Charge Distribution in Nanofluidic Devices

How electric charges (ions) are spread out within the fluid in a nanofluidic device. In nanofluidic devices, the extremely small channels can significantly influence how ions are distributed. The walls of these channels often have charges that attract opposite ions from the fluid, creating a non-uniform distribution of charges. This distribution can affect how fluids flow and interact within the device.

Zeta Potential

A measure of the electric charge on the surface of particles or the walls of channels in a liquid. When a solid surface (like the wall of a microtube) comes into contact with a liquid, it often gains an electric charge due to the interaction with the liquid.
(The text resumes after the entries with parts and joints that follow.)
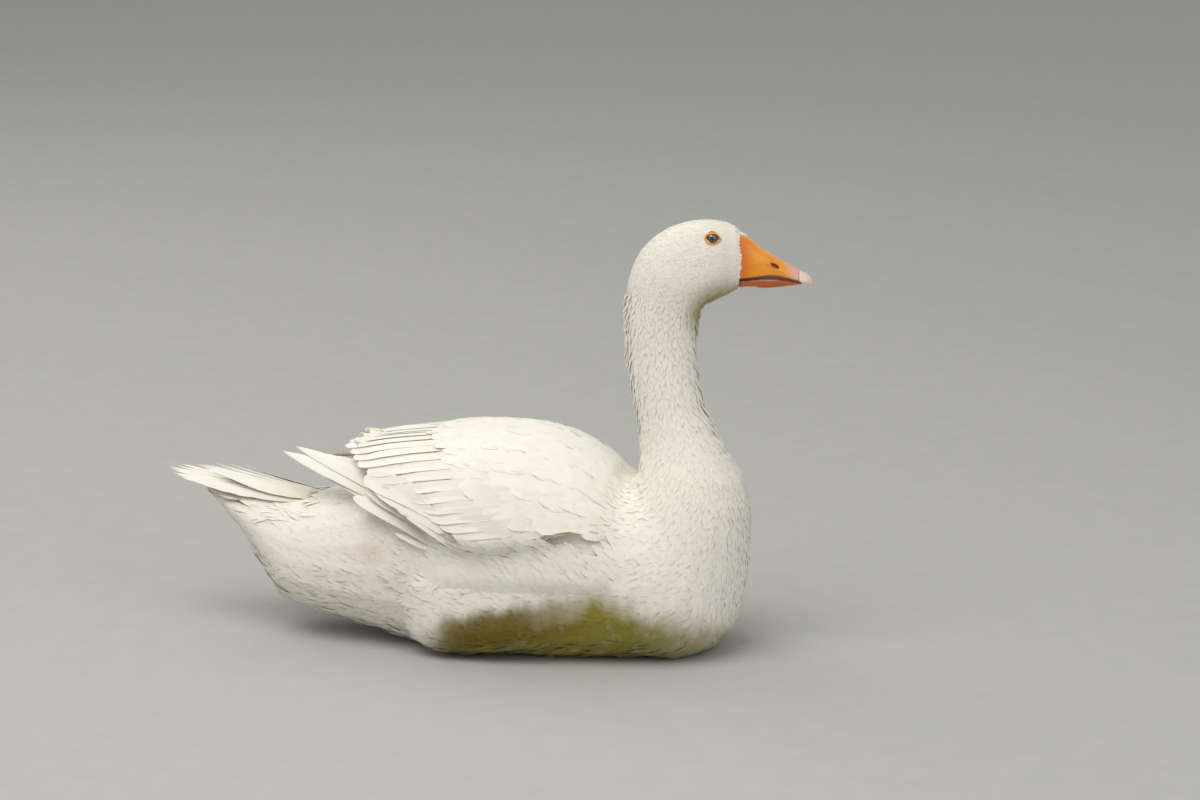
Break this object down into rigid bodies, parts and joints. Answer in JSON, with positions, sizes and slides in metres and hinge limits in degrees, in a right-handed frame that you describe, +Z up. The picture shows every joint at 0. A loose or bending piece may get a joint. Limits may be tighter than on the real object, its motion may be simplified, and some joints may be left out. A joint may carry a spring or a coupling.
{
  "type": "domestic goose",
  "caption": "White domestic goose at rest on its belly, as a life-size still museum model, wings folded, neck upright.",
  "frame": {"origin": "on the ground under the middle of the bird, on the flat of the belly between the feet", "axes": "+X forward to the bill, +Y to the goose's left, +Z up"},
  "size_m": [0.6779, 0.252, 0.4484],
  "materials": {
    "plumage": "soft matt feathers",
    "bill": "satin skin",
    "nail": "satin horn",
    "eye": "wet gloss",
    "foot": "matt skin"
  },
  "bodies": {
    "root": {"trunk": "plumage", "neck": "plumage", "head": "plumage", "tail": "plumage", "wing_right": "plumage", "wing_left": "plumage", "primaries_right": "plumage", "primaries_left": "plumage", "thigh_right": "plumage", "thigh_left": "plumage", "bill_upper": "bill", "bill_lower": "bill", "bill_nail": "nail", "eye_right": "eye", "eye_left": "eye", "foot_right": "foot", "foot_left": "foot"}
  },
  "joints": []
}
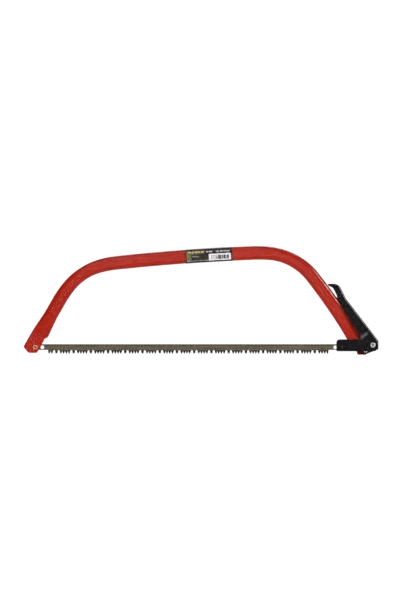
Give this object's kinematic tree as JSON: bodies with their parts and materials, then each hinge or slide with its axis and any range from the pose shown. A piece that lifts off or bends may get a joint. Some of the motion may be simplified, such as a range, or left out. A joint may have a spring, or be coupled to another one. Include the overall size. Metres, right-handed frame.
{
  "type": "bow saw",
  "caption": "Bow saw with a bent flat-oval tube frame, a raker-tooth blade held by a pin at the front and a toggle tension lever and link at the rear.",
  "frame": {"origin": "middle of the base: under the middle of the saw's length, in its mid-plane, level with its lowest point, the foot of the tension lever", "axes": "+X along the blade from the front pin to the tension lever, +Z from the teeth up to the bow, Y across the thickness, the pictured side facing -Y"},
  "size_m": [0.7028, 0.0224, 0.2157],
  "materials": {
    "red_paint": "gloss enamel on steel tube",
    "black_paint": "semi-gloss black on pressed steel",
    "blade_steel": "oiled, hardened teeth",
    "bright_steel": "zinc plated",
    "copper_plate": "copper-washed steel rivet",
    "print_film": "printed film"
  },
  "bodies": {
    "frame": {"frame_tube": "red_paint", "frame_label": "print_film", "front_blade_pin": "copper_plate", "lever_pivot_rivet": "bright_steel", "lever_pivot_sleeve": "bright_steel", "lever_washer_near": "bright_steel", "lever_washer_far": "bright_steel"},
    "blade": {"saw_blade": "blade_steel"},
    "lever": {"tension_lever": "black_paint", "link_rivet": "bright_steel", "link_rivet_sleeve": "bright_steel"},
    "link": {"blade_link": "black_paint", "rear_blade_pin": "black_paint", "rear_spacer_near": "bright_steel", "rear_spacer_far": "bright_steel"}
  },
  "joints": [
    {"name": "lever_pivot", "type": "hinge", "parent": "frame", "child": "lever", "pos_m": [0.32603, 0, 0.00857], "axis": [0, 1, 0], "range_deg": [0, 100]},
    {"name": "link_pivot", "type": "hinge", "parent": "lever", "child": "link", "pos_m": [0.34053, 0, 0.01947], "axis": [0, 1, 0], "range_deg": [-98, 0]},
    {"name": "blade_pivot", "type": "hinge", "parent": "frame", "child": "blade", "pos_m": [-0.32917, 0, 0.01517], "axis": [0, 1, 0], "range_deg": [0, 2.5]}
  ],
  "couplings": [
    {"joint": "link_pivot", "follows": "lever_pivot", "ratio": -0.9758},
    {"joint": "blade_pivot", "follows": "lever_pivot", "ratio": 0.0242}
  ]
}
This surface charge attracts a layer of opposite ions from the liquid, forming the electrical double layer (EDL). The zeta potential is the electric potential (voltage) measured at the boundary between the tightly bound layer of ions closest to the surface and the more loosely associated ions in the surrounding liquid. The zeta potential indicates the stability of the particles or surfaces in the liquid. A high zeta potential (positive or negative) means the particles or surfaces repel each other, preventing aggregation or clumping. In the context of electroosmotic flow, zeta potential influences how strongly the electric field can move the fluid, affecting the overall efficiency and behavior of fluid flow in microfluidic and nanofluidic devices.